## START DATASET EXTRACT

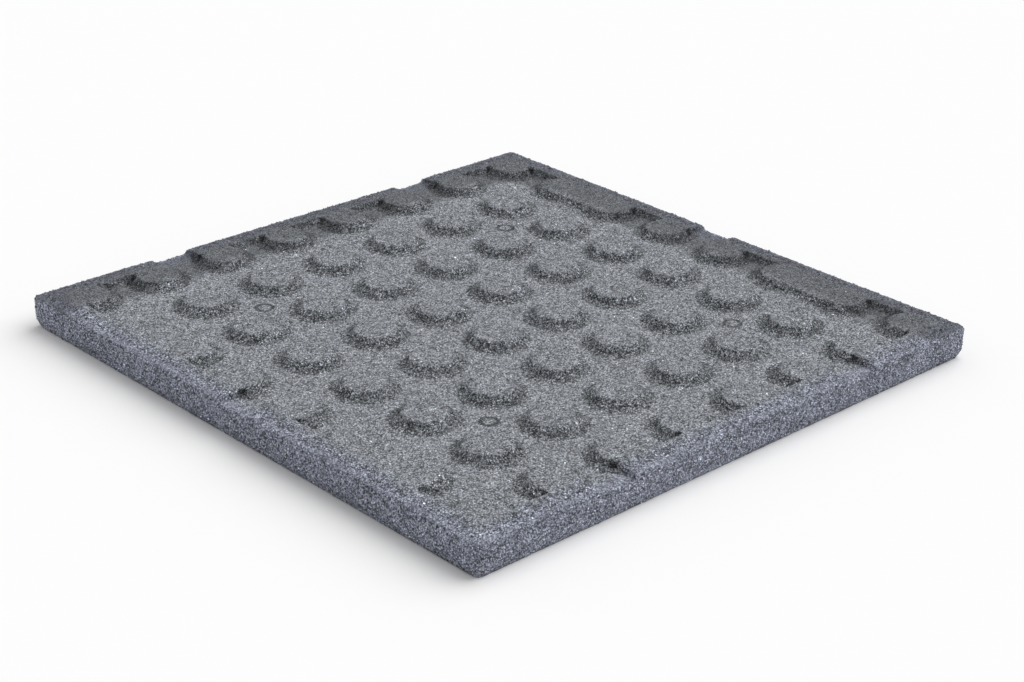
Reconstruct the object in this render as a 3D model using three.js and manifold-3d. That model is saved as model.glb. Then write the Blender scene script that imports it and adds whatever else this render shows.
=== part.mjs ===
// Rubber paving tile, moulded in one piece from bonded rubber granulate and lying on its
// walking face, so that its studded drainage underside is up. Millimetres, +Z up, with the
// origin under the middle of the tile on the plane that it lies on.

import * as THREE from 'three';
import { mergeVertices } from 'three/addons/utils/BufferGeometryUtils.js';
import Module from 'manifold-3d';

// Slab
const side = 500;
const thickness = 28;
const cornerRadius = 5;
const walkingBevelWidth = 2.5;
const walkingBevelHeight = 8;
const outerLipWidth = 1.2;
const outerLipHeight = 1.5;

// Rim, whose top falls outwards, and the recessed channel floor inside it
const rimWidth = 20;
const rimFall = 2.5;
const channelDepth = 6;
const rimWallFoot = 3;
const rimShoulderWidth = 2;
const rimShoulderHeight = 2;
const recessCornerRadius = 6;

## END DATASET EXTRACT

_TASK PROMPT_
Tell how many lines contain the word "three", using only the number.

_SOLUTION BELOW_
3